Q: How would you advise others on becoming open-source contributors?

    First, you don’t have to be a rock star to contribute.

    Contributions start with reporting issues. Without issues reported by the community, the core team can’t do much. That being said, reporting an issue is maybe the most difficult part of the contribution. You are noticing something weird happening, now it’s time to check your code, and see if you’re doing something wrong before blaming the tool. Then you try to get to the bottom of it, pin-point areas where it works and where it doesn’t. It takes some time, but that will make your contributions better, and you’ll have a better chance for it to be solved quickly!
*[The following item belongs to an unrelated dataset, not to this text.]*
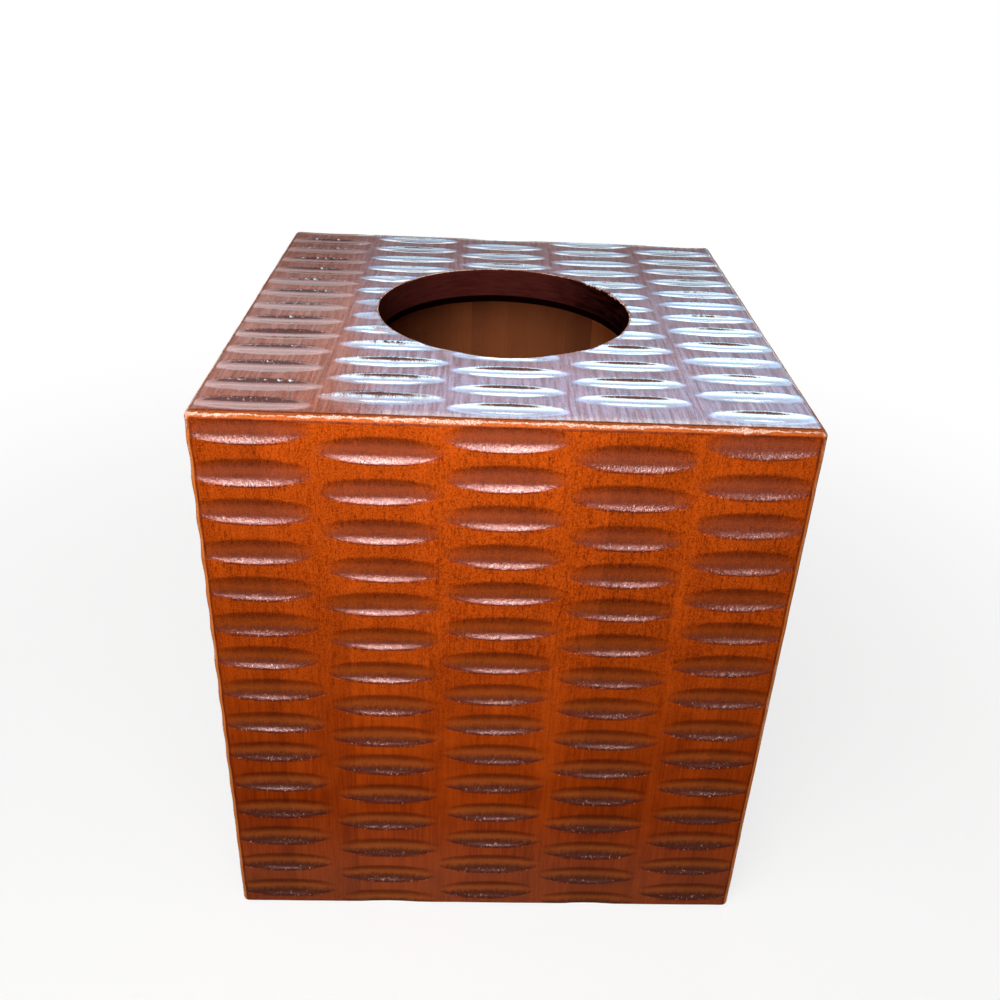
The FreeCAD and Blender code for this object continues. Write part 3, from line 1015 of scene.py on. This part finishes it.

Imagine that we don’t know anything about the project, and you have to explain exactly what the problem is, that leads me to the next phase.

    There is no better way to explain a problem, than a failing unit test!

    Open-source heavily relies on unit tests, they are the common source of truth. They describe how things should be and not be. Writing failing tests is usually easy, just make sure that the test reproduces your use case and that the ‘working’ cases are covered as well. It’s better to have multiple tests that cover the same scenario, than none.

    Continuing from the previous step of creating a failing test, the next way to contribute is to open a pull request. You don’t have to rush to the solution; take your time, ask questions, propose solutions. It’s team work, and the reviewer will help you along the way. When a reviewer is not happy about your contribution, or seems a bit blunt, don’t take it badly, that’s normal. We see a lot of code going through, and conciseness is key for our mental health! And remember that sometimes, reviewers are wrong... We all make errors, we all forget about things or sometimes don’t pay attention enough. Remember it’s a team effort, take a deep breath, and jump in!

    Remember it’s a team effort, take a deep breath, and jump in!

Our thanks to Florent, and all of the open source community, for their amazing contributions! Happy Building!